The Community Police Review Commission held its annual elections as required by the city's charter at its March meeting. And in both races, you had squeaker results. In the chair's race Brian Pearcy regained his chairmanship after a year off by a 5-4 vote with the City Hall aligned bloc losing this round. Pearcy was chair for two years until he ran into a two-term limit for consecutive stints. However, Pearcy's going to have to work to improve his attendance record to be an effective chair. With Pearcy at this meeting, interesting how there's a bit of shift in the voting served to break the City Hall aligned voting bloc at least in some respects.

In the vice-chair's race, incumbent vice-chair Art Santore narrowly defeated John Brandriff in another 5-4 vote. The swing vote in both elections was Rogelio Morales.

What will all this mean for the beleaguered and micromanaged commission? That will be revealed in the weeks and months ahead.

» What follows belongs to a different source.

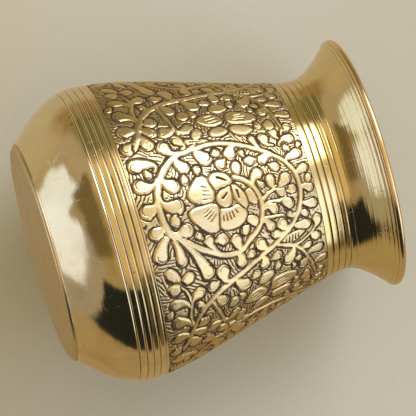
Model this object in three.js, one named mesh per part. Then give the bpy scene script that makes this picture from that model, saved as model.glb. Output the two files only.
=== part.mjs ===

Lawsuit Filed in D.A.'s Race

You know it wouldn't be a county election year without at least one lawsuit being filed and this year, it's in The Riverside County District Attorney's race. The lawsuit is being filed over candidate and Riverside County Superior Court Judge Paul Zellerbach's campaign statement and is being filed by perennial political candidate Ruben Rasso. Rasso and incumbent District Attorney Rod Pacheco have something in common, both were clients of election consultant Brian Floyd, who's known primarily for backing losing candidates in races where more than a little bit of mud is flung around.

Former Riverside City Councilman Frank Schiavone also launched his political campaign last year by suing over a campaign statement, this one by challenger and current city councilman, Paul Davis.

De ja vu anyone? Someone could write a good primer of similar duplications of events that stir the feeling of having been there before for residents and that would put a lot of people in good stead.